* Begin *
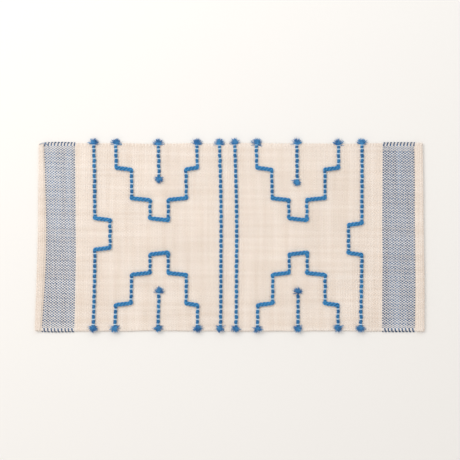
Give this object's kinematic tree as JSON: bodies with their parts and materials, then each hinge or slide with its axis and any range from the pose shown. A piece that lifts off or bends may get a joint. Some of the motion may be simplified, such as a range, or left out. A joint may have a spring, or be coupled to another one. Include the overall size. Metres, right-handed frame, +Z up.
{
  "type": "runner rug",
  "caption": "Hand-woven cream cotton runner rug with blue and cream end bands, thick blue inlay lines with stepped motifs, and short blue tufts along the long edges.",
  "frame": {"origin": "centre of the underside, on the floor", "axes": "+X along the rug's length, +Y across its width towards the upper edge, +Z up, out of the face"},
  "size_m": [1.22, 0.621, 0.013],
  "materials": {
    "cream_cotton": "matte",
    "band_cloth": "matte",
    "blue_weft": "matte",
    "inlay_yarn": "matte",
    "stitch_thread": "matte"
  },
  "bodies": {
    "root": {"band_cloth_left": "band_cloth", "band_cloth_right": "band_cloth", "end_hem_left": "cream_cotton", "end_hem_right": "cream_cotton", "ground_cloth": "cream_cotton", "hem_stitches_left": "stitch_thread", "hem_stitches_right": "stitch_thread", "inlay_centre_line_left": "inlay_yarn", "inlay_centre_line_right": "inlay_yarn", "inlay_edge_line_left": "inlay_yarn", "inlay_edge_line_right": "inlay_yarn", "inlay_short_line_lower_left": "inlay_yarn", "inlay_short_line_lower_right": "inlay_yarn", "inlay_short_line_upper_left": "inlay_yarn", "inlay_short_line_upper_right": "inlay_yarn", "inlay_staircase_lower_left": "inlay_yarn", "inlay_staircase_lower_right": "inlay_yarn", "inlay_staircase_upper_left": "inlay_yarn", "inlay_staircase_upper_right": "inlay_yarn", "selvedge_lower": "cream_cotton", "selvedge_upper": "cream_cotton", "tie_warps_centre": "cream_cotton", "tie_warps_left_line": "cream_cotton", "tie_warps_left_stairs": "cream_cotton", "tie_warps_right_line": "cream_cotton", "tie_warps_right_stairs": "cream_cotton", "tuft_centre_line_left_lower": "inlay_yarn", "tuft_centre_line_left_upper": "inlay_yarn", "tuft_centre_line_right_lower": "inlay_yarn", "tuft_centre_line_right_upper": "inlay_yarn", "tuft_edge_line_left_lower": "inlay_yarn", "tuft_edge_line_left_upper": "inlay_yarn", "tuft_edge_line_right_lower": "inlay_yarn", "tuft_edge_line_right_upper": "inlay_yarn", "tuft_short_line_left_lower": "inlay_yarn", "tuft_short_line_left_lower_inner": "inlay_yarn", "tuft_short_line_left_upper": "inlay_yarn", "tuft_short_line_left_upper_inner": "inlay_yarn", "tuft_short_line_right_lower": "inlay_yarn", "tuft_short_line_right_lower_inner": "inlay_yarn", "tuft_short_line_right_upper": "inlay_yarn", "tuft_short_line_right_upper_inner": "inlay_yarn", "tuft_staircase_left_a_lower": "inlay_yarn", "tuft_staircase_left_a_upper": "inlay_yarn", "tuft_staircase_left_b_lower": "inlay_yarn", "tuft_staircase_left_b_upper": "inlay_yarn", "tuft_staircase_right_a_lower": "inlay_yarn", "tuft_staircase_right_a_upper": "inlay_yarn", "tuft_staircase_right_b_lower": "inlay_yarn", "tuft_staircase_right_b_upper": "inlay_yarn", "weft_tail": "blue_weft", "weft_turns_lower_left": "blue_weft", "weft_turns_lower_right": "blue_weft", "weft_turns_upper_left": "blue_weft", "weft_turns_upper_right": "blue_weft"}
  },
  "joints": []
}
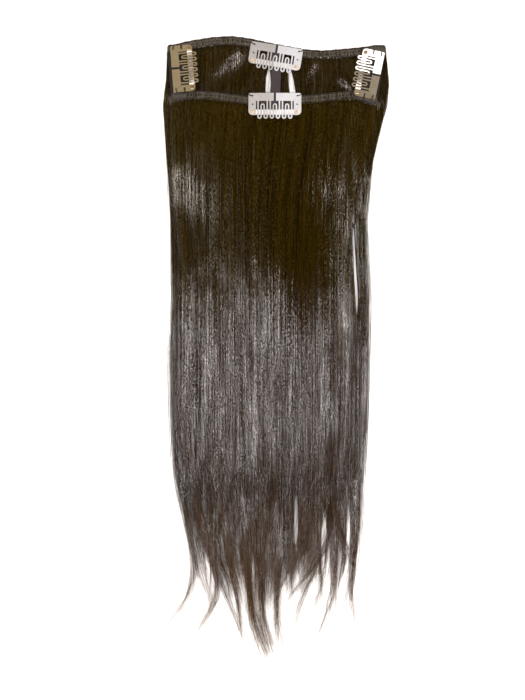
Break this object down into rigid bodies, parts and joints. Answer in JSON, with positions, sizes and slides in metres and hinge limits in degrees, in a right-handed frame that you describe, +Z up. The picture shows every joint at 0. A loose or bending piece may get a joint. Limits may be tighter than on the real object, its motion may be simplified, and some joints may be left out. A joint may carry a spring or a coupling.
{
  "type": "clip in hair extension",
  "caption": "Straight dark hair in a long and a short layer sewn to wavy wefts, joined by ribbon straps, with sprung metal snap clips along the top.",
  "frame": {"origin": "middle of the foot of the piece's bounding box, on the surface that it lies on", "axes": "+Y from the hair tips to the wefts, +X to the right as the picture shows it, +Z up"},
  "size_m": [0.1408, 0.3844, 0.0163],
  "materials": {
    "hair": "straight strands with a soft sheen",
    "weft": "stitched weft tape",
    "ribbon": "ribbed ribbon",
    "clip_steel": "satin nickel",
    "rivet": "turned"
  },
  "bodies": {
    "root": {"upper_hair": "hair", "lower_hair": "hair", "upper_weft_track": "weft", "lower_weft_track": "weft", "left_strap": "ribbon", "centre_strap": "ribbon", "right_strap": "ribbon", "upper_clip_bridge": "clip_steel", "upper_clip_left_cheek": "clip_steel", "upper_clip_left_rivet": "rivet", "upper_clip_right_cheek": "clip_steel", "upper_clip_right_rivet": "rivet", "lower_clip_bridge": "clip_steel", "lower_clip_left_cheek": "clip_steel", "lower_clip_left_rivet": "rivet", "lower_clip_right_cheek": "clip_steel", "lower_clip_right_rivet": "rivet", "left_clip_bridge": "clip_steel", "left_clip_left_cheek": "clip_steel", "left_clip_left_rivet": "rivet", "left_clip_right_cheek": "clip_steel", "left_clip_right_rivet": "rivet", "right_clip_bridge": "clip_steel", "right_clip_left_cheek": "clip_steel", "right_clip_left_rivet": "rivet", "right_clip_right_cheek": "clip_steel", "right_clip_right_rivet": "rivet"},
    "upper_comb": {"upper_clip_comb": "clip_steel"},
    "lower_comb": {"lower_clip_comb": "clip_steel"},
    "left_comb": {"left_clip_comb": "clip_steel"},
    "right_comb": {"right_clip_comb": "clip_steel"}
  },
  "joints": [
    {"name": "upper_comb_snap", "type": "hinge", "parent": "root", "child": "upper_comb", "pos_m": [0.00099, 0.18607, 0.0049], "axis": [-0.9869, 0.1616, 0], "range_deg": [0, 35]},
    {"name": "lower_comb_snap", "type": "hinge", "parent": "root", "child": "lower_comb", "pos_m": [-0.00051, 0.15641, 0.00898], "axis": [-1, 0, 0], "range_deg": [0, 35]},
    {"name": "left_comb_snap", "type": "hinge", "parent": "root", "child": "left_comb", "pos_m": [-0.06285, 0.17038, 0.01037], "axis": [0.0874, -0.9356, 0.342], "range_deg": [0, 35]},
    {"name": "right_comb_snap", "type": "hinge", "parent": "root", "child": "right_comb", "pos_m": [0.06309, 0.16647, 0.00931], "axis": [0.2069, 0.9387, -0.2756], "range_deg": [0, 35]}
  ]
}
* End *
# Work to complete
Filter the records down to the lines that contain the string "joints", and copy those lines.

# Exercise output
  "joints": []
Break this object down into rigid bodies, parts and joints. Answer in JSON, with positions, sizes and slides in metres and hinge limits in degrees, in a right-handed frame that you describe, +Z up. The picture shows every joint at 0. A loose or bending piece may get a joint. Limits may be tighter than on the real object, its motion may be simplified, and some joints may be left out. A joint may carry a spring or a coupling.
  "joints": [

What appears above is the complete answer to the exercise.